Martin Luther King Jr. never held public office, though he considered running for president briefly in 1967. Yet he may have been responsible for more profound change in institutions and attitudes in the United States than any American of the 20th century.
His life is a testament to the capacity of determined nonviolent protest and resistance rather than violence and bitterness to bring about change.
It is not surprising the legacy of this man who was so controversial during his lifetime is still understood only incompletely, and people even today, 40 years after he was assassinated on the balcony of a motel in Memphis, Tenn., disagree about its significance.
Like most humans who contemplate the implications of faith and justice, he was more complicated than his admirers or detractors fully understood.
Although some denominations recognize him as a saint, he got angry and he made mistakes. It is likely that he plagiarized some of his doctoral dissertation, and there is likely truth to rumors that he was a womanizer.
Yet through the temptations and vicissitudes of becoming the most emblematic leader of the civil rights movement of the 1950s and 1960s, he maintained confidence in the effectiveness of non-violent methods to bring about change.
It is Martin Luther King Jr.’s eloquence that we remember with Monday’s holiday, his way with words, the biblical cadences he employed to plead that his children be judged by the content of their character rather than the color of their skin, to offer his vision of the promised land of equal treatment and human dignity.
His eloquence was complemented by personal courage and organizational ability, and the willingness to accept responsibility for the consequences of his actions. Protesting through civil disobedience against laws one considers unjust means accepting arrest and punishment that highlights further the injustice involved. King went to jail at least 20 times for his convictions, using those occasions to think and write, emerging with more dignity than ever.

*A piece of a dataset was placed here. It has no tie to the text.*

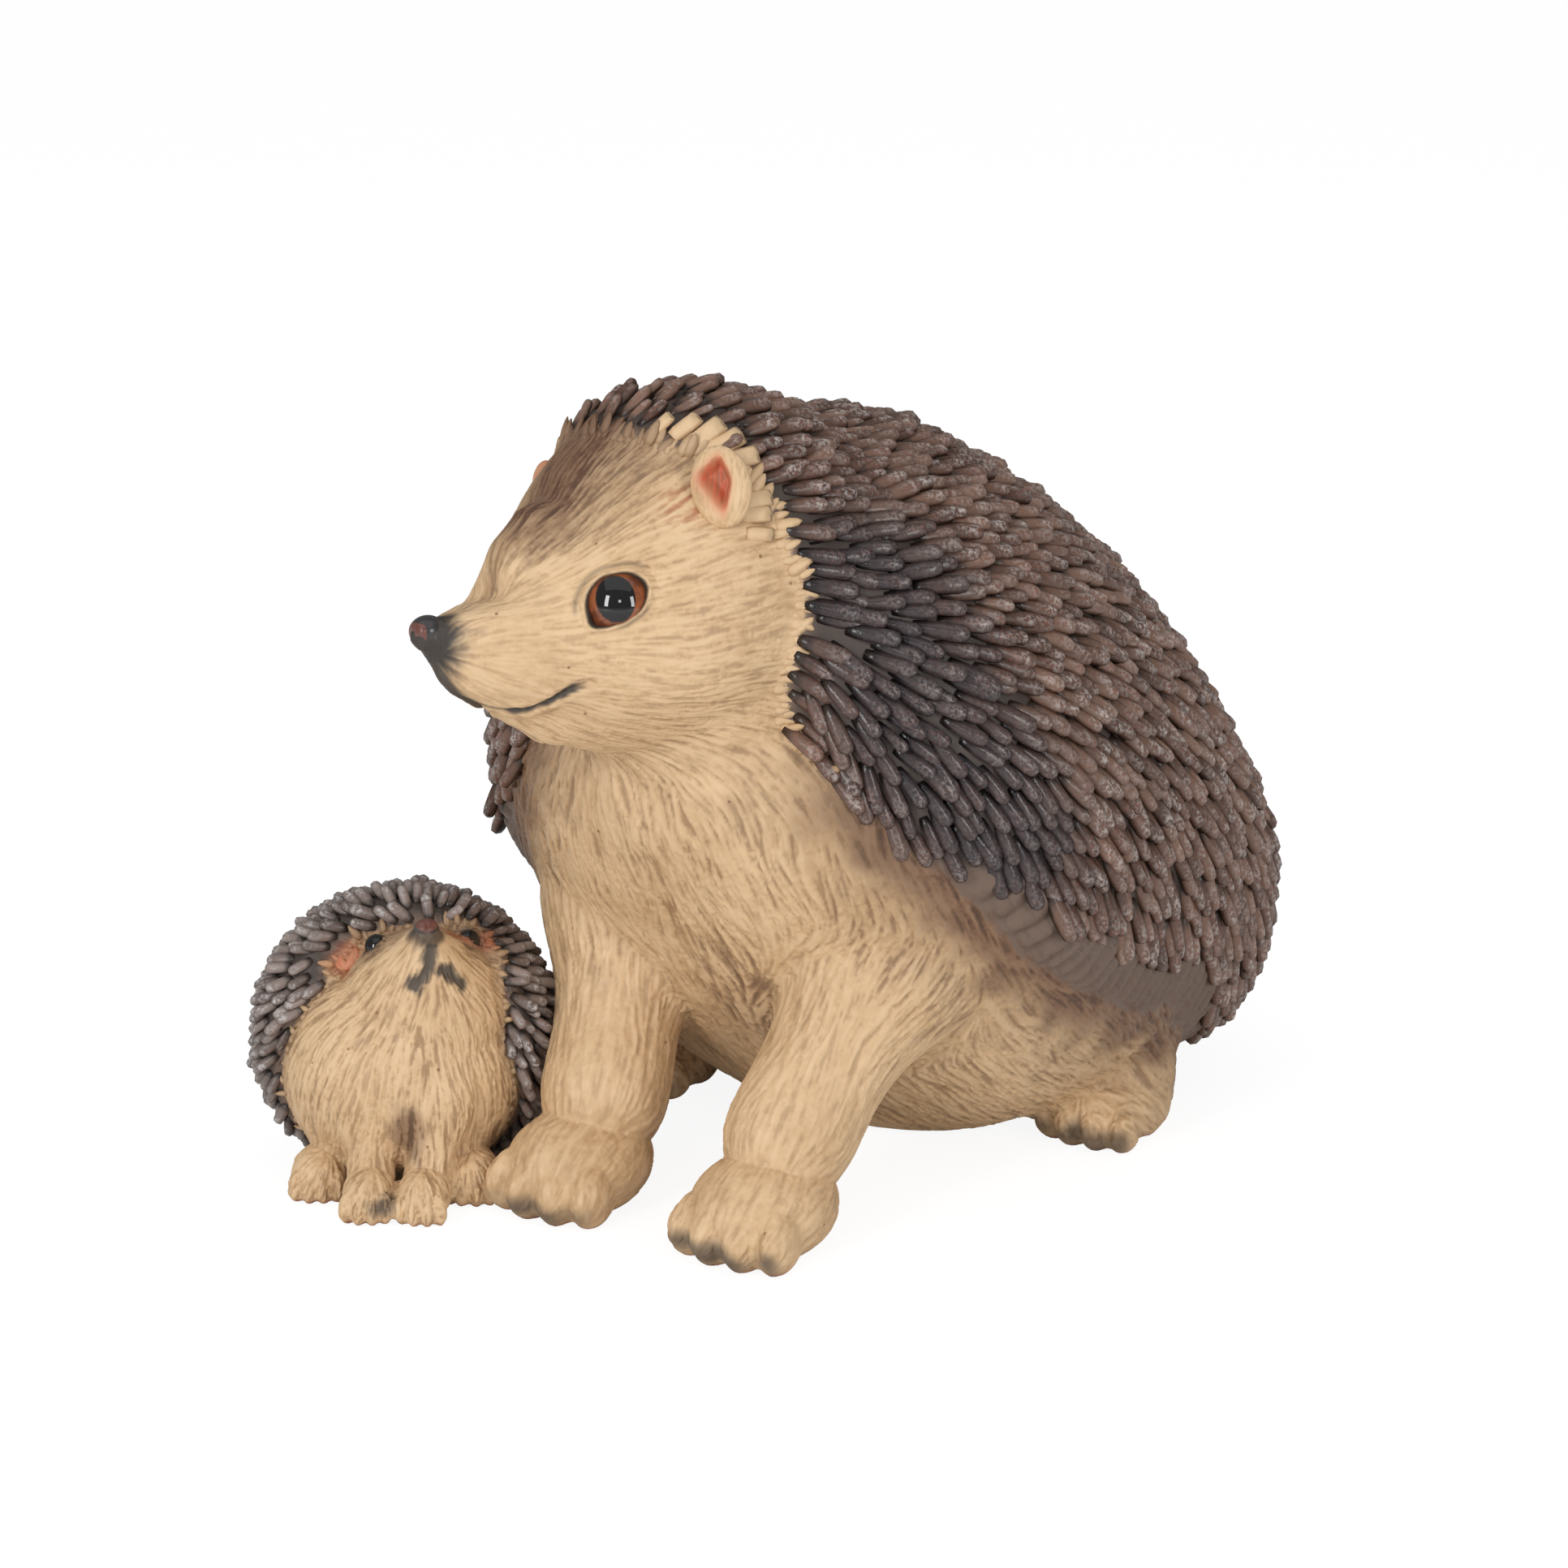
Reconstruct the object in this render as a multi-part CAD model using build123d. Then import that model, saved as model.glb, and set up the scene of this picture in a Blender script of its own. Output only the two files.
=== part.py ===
from build123d import *
import math
import os

os.makedirs("parts", exist_ok=True)

# A hedgehog figurine in cast and painted resin: a seated mother with a young one at her side.
# Working axes: x = 0 is the mother's centre line and +x is her left, y = 0 lies under her
# forepaws and +y runs back to her tail, z = 0 is the surface that she sits on.
# The finished figure is set over the middle of its own outline at the end.

# Spine coat of the mother
coat_length = 206.0
coat_half_width = 85.5
coat_height = 189.0
coat_front = 14.0
coat_low_bow_share = 0.86

# Each row: along, half width, widest height, top height and bottom height.
coat_ring_shares = (
    (0.000, 0.480, 0.646, 0.925, 0.375),
    (0.047, 0.650, 0.615, 0.980, 0.260),
    (0.121, 0.835, 0.573, 1.000, 0.146),
    (0.224, 0.965, 0.500, 1.000, 0.042),
    (0.364, 1.000, 0.438, 0.980, 0.010),
    (0.514, 1.000, 0.385, 0.910, 0.000),
    (0.654, 0.970, 0.330, 0.805, -0.010),
    (0.785, 0.890, 0.285, 0.665, -0.010),
    (0.897, 0.730, 0.250, 0.525, 0.010),
    (0.960, 0.500, 0.240, 0.415, 0.050),
    (0.990, 0.240, 0.240, 0.320, 0.130),
    (1.000, 0.060, 0.240, 0.260, 0.215),
)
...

Many Americans still remember a time when segregation by race was enforced by law in parts of this country. The civil-rights movement turned a spotlight on that shame, carrying the moral high ground by clinging to nonviolence in the face of sometimes brutal suppression, and eventually leading the way to dismantling those laws.
Martin Luther King’s life is a testament to the power of ideas and words over injustice and oppression. If we want to change society in ways that further justice and freedom, it is important to learn, to think, to consider the possible consequences of our actions, to operate in accordance with the principles we develop and embrace.
Revolutions occur in peoples’ minds before they happen in the world. That reminder may be the most important aspect of Martin Luther King Jr.’s legacy.